The work crew labored through cold weather to get the tubing down. Each lane has its own insulated 12,000-gallon storage tank, both of which are buried outside the guard walls to the east side of the track. Just three inches below the surface lies 15,000 lineal feet of 3/4-inch Uponor AQUAPEX tubing—nearly three miles—in thirty 500-foot loops, with tubing spaced on 6-inch centers.
Non-barrier AQUAPEX was specified because the cooling tower will introduce new oxygen into the water continuously making it, in essence, an open system. Oxygen will enter the system while having no negative effect.
“Another bullet we missed was one we can thank Mother Nature for,” said Aaron Smith, Uponor’s director of commercial sales. “Typically, one of the first system design questions to deal with when building a radiant cooling system is the challenge of condensation. When liquid temperatures fall below dewpoint, condensation develops. In Colorado, however, low humidity permits low system temperatures with outdoor reset control that tracks dewpoint and temperature, enabling the Bandimere system to ‘coast’ just above the point where condensation could occur.”
Smith added the issue of dewpoint, even in areas of the country where humidity is higher, can be dealt with in most instances. “This is one of the more challenging, and fascinating, facets of radiant system design,” he said. “For commercial systems, radiant cooling—with intelligent design—can be accomplished in almost any instance today.”
Ecstatic Racers It seems the entire racing industry has taken note of the work under way at Bandimere. And word moves quickly among the players in this industry when an enhancement comes along that could affect racing clock times.

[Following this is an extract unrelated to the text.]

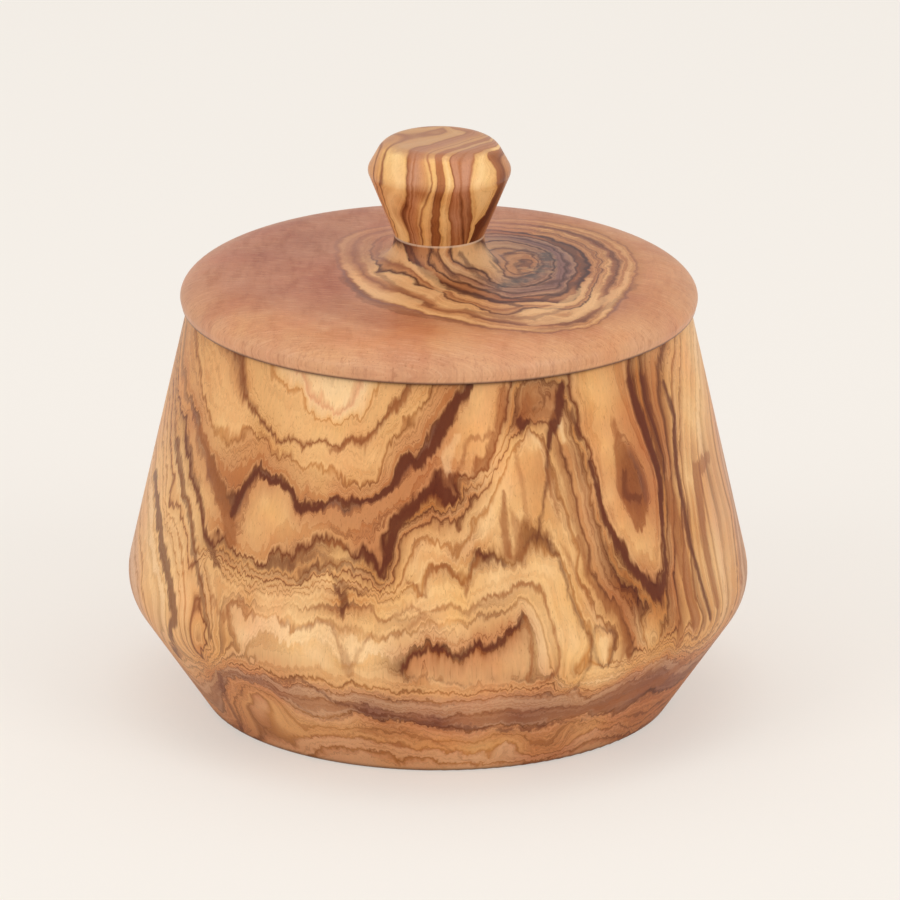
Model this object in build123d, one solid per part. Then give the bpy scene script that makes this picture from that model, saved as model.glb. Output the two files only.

“Crew chiefs nationwide are looking at this as an important variable,” added Sipes. “There’s a lot of very positive buzz in the industry about this as racing professionals look at it closely.”
The drivers, too, were, “amazed” at the difference the chilled surface made in their cars’ performance. Greg Anderson, an NHRA Pro Stock racer who triumphed on the new, all-concrete surface during the 29th Annual Mopar Mile-High NHRA Nationals, bragged in the post qualifying press conference about the Bandimere racing surface. His opinion didn’t change in the post-race.
“I can’t say enough about what the Bandimere family has done for this race track,” Anderson said, noting he had always wondered what [the auto racing industry] could do to improve the heat factor on the tracks: “These guys have figured it out,” Anderson said. “The Bandimere family and Larry Crispe did a great job with the concrete surface. The cooling system under the track is definitely the wave of the future. It’s absolutely a ‘supertrack’.”
“It’s been a massive overhaul,” said Crispe. “But, hey, with the work complete now at 50 years of age, you could say the track’s through its middle-age crisis. Now we’re ready for the next fifty years.”